In a presidential campaign, Biden would almost certainly highlight the fact that he authored the Violence against Women act, oversaw Obama’s stimulus package and served as the chief negotiator for the 2011 debt ceiling crisis, the 2012 fiscal cliff and the 2010 bush tax cut debates. He would appeal to the liberal base of the party by pointing out he advocated earlier withdrawal from the wars in Afghanistan and Iraq. And for better or for worse, Mr. Biden would be characterized as a continuation of the Obama administration.
Vice President Biden has toyed with the idea of a 2016 run for years. In early 2011, Biden stated he would “make his mind up on that later” when asked about a presidential run. Biden was also asked if his ballot cast in 2012 would be the last time he’d be voting for himself, his response was, “No, I don’t think so.” In 2013, Biden stated, “There may be reasons I don’t run, but there’s no obvious reason for me why I think I should not run.”
Despite being potential rivals, the Clintons appear to be on good terms, at least publicly, with Biden. Hillary praised him for his “wealth of international experience” and “good manners,” even referring to him as “always a gentleman” in her 2014 memoir, “Hard Choices.” Bill Clinton has stated that he “thinks the world of him.”

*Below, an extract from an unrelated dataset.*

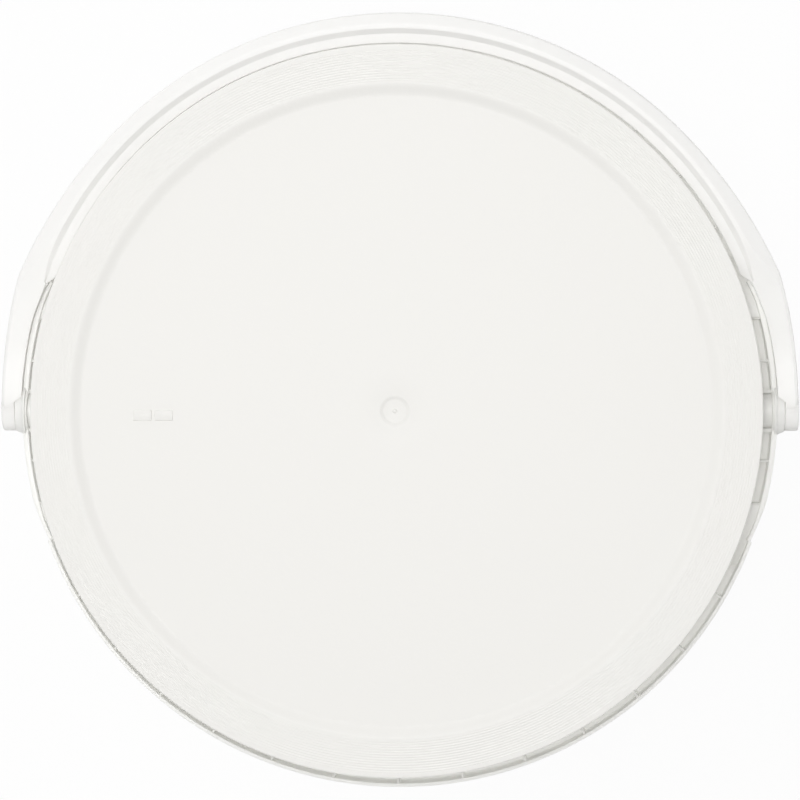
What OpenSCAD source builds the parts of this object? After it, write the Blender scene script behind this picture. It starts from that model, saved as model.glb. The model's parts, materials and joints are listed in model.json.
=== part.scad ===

Even Sen. Sanders has remained largely uncritical of Hillary. “The issue is not Hillary,” he said in an interview on September 14. “I have a lot of respect for Hillary Clinton. The question is: At a time when so many people have seen a decline in their standard of living, when the wealthiest and largest corporations are doing phenomenally well, the American people want change… Let Hillary speak for herself. I know where I’m coming from.”
Any challenger to Hillary faces an uphill battle. With less than six months until the unofficial start of the 2016 primary, Sec. Clinton has already clinched the endorsements of many power brokers in the Democratic Party and has lead all her potential rivals by double digits since early 2013.